§ **The request**: The lines to print start at the one containing "ferrule = turned(outer_outline())" and end at the one containing "cad_parts[node].hide_render = cad_parts[node].hide_viewport"; print them exactly, ends included, and only them.

········

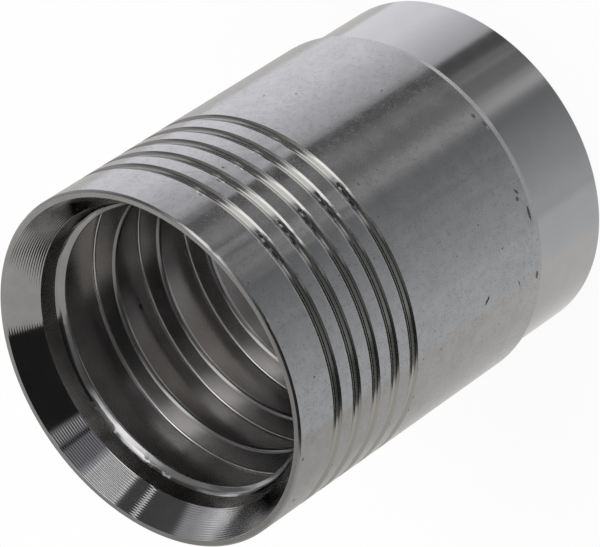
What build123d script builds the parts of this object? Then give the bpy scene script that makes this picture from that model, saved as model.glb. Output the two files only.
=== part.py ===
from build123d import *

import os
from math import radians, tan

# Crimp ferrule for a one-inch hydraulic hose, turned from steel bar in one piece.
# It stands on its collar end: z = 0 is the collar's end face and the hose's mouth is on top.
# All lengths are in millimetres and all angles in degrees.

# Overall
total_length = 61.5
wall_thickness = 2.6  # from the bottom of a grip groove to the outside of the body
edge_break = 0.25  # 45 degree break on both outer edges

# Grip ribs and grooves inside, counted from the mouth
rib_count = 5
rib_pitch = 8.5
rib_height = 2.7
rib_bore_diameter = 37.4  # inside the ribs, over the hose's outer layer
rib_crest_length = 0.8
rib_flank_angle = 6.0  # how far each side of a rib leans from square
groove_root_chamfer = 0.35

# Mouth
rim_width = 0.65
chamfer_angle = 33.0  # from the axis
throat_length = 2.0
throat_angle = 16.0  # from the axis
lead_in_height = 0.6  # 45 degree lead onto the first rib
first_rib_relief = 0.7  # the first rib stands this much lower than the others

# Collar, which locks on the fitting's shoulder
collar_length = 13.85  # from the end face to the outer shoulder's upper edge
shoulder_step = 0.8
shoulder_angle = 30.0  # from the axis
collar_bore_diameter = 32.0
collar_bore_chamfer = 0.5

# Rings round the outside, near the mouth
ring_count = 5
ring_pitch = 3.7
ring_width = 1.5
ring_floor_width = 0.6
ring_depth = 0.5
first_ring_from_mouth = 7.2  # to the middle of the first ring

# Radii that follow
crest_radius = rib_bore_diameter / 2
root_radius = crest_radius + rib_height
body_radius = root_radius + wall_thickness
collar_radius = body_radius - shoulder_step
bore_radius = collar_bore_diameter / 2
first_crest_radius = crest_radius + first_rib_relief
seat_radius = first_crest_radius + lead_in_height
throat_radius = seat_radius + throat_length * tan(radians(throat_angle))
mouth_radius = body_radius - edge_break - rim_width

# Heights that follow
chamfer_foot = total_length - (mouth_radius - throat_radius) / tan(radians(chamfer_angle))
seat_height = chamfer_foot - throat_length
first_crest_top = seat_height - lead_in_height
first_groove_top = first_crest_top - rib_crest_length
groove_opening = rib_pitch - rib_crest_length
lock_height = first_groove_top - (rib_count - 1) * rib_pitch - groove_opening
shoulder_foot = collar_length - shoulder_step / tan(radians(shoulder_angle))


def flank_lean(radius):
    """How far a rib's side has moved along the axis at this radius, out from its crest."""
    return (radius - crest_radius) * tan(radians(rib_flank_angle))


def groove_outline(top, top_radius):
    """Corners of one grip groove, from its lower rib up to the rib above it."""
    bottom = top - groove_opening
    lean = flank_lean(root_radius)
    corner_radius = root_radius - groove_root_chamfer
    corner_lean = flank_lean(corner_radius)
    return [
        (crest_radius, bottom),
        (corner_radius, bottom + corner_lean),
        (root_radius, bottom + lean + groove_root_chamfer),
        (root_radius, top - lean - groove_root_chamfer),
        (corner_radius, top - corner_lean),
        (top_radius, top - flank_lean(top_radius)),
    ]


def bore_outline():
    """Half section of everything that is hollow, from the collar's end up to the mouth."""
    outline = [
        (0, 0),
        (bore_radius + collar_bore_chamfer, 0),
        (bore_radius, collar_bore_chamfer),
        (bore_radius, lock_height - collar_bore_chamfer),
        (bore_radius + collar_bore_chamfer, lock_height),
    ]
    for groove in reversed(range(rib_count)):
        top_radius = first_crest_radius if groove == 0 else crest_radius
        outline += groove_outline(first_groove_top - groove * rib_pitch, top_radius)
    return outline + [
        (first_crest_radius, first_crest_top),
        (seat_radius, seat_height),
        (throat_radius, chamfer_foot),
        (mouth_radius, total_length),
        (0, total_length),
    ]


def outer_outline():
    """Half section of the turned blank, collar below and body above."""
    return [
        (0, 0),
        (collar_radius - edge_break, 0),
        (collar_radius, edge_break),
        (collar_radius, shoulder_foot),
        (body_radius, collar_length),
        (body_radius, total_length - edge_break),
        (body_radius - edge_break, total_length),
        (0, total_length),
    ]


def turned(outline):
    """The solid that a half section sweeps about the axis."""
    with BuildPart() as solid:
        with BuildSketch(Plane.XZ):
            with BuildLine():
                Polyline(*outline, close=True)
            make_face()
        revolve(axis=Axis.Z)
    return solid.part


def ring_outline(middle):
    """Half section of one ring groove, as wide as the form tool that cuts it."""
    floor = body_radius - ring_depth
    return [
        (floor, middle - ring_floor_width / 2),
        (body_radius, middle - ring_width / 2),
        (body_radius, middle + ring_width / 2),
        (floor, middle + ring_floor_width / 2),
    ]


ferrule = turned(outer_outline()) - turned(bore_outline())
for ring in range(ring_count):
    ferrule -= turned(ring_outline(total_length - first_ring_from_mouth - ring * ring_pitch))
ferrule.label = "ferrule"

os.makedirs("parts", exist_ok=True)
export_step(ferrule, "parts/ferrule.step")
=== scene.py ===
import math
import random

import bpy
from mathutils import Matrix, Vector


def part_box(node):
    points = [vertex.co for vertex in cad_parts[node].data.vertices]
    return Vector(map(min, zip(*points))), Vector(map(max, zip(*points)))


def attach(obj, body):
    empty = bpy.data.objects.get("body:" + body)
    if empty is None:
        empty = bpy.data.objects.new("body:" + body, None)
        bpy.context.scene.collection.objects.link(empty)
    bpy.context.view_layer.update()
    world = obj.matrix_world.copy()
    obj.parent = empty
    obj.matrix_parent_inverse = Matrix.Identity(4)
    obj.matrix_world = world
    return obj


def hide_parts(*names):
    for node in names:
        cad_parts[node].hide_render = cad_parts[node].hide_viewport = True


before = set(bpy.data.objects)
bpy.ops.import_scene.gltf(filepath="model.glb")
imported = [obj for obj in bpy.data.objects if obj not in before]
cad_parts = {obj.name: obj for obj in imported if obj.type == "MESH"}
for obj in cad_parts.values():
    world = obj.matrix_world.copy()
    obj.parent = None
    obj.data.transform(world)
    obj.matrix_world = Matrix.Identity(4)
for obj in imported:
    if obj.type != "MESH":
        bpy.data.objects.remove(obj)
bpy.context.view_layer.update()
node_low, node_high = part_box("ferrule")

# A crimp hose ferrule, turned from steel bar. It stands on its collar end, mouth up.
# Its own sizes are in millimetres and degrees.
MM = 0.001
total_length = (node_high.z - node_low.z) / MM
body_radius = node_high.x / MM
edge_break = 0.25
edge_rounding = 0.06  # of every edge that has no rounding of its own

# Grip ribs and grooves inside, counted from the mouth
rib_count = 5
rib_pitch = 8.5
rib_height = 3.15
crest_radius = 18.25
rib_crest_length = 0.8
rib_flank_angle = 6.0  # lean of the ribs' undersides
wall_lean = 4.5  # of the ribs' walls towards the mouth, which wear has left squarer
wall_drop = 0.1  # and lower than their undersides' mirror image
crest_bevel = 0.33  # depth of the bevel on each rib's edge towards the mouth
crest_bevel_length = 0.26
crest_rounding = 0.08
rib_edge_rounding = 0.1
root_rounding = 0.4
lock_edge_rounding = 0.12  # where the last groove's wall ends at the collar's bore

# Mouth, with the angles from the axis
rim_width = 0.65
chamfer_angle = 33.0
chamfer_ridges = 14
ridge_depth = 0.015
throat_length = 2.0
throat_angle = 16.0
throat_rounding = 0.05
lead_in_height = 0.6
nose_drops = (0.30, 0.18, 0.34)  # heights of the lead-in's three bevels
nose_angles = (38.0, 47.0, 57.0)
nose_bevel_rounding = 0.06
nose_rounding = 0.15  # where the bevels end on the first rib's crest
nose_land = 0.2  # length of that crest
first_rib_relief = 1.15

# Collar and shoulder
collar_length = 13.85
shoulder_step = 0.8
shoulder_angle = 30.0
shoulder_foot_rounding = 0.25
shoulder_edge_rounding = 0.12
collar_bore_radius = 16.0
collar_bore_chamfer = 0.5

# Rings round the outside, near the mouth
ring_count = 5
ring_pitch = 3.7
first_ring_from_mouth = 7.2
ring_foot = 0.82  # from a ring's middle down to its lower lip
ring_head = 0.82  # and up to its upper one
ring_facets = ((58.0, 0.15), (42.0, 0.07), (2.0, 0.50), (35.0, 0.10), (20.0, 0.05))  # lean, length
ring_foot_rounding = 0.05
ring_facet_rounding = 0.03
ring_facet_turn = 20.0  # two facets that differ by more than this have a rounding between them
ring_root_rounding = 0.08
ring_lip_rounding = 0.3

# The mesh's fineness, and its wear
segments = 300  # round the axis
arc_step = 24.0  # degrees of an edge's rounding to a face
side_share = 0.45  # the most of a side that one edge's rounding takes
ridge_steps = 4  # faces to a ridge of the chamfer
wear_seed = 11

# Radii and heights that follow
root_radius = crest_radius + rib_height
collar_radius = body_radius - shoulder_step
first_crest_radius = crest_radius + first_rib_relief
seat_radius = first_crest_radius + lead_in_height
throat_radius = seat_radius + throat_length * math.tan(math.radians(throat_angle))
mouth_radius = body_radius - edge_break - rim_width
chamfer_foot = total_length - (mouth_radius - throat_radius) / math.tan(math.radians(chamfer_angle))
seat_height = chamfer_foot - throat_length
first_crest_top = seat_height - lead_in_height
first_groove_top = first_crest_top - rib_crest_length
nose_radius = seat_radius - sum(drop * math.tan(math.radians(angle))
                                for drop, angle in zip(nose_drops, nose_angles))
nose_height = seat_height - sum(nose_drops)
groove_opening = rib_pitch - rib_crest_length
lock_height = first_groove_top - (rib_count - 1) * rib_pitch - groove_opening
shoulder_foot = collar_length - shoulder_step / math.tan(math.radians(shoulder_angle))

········

§ **Response to the exercise**:
ferrule = turned(outer_outline()) - turned(bore_outline())
for ring in range(ring_count):
    ferrule -= turned(ring_outline(total_length - first_ring_from_mouth - ring * ring_pitch))
ferrule.label = "ferrule"

os.makedirs("parts", exist_ok=True)
export_step(ferrule, "parts/ferrule.step")
=== scene.py ===
import math
import random

import bpy
from mathutils import Matrix, Vector


def part_box(node):
    points = [vertex.co for vertex in cad_parts[node].data.vertices]
    return Vector(map(min, zip(*points))), Vector(map(max, zip(*points)))


def attach(obj, body):
    empty = bpy.data.objects.get("body:" + body)
    if empty is None:
        empty = bpy.data.objects.new("body:" + body, None)
        bpy.context.scene.collection.objects.link(empty)
    bpy.context.view_layer.update()
    world = obj.matrix_world.copy()
    obj.parent = empty
    obj.matrix_parent_inverse = Matrix.Identity(4)
    obj.matrix_world = world
    return obj


def hide_parts(*names):
    for node in names:
        cad_parts[node].hide_render = cad_parts[node].hide_viewport = True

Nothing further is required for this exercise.